Tasmania is expected to divert more volumes to Australia, where demand is high. Chile replaces the Spanish crop but even though plantings are reported to have doubled, the crop is expected to be smaller than normal. South African sendings will come in first to plug the gap between Spain and Chile.

Gary Mac-Fall, who works in European sales for the New Zealand Onion Company, admits that growers and exporters are “under a lot of pressure” to commit to programmes but they cannot yet foresee how the offer will pan out.

“There are few years when everything seems to be going wrong but this is one of them,” he says. “We know that we are going to be short of 70mm-plus material. The UK could do with more imports than it normally gets, but New Zealand growers and exporters are not sure what they will have or what prices will be.

“One hurdle is the exchange rate compared to last year, which means that when we come to selling prices we are looking at an 18 per cent increase just to stand still and that’s before we go into shipping costs, not to mention the poor yield that we have had.

“It’s tough, but a balance has to be reached and we want to come up with a price that is fair all round.

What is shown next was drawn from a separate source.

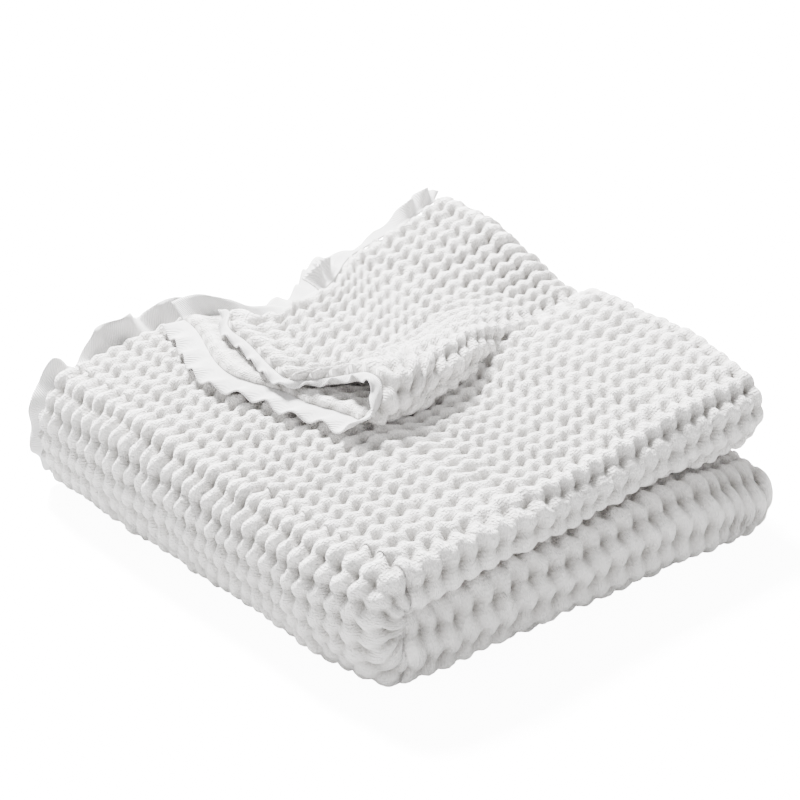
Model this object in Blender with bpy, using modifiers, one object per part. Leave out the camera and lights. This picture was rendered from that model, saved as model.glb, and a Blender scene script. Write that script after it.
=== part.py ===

“New Zealand is not as big a part of UK programmes as it used to be and because of that, growers and exporters have to value the customers they have,” he continues. “If your window of sales opportunities is shrinking, do you take advantage of a short season or try to keep that window open and keep the business in the long term?

“It has to be about shipping quality over volume, as that is an issue that New Zealand growers have had in the past.”

All in all, importers will have to negotiate their way through the coming months in a way that they have not had to do for some years in order to secure the product they need. Time will tell how much prices will rise by, but it will take initiative and a fresh approach to make this market work for them until they can switch back into UK supplies.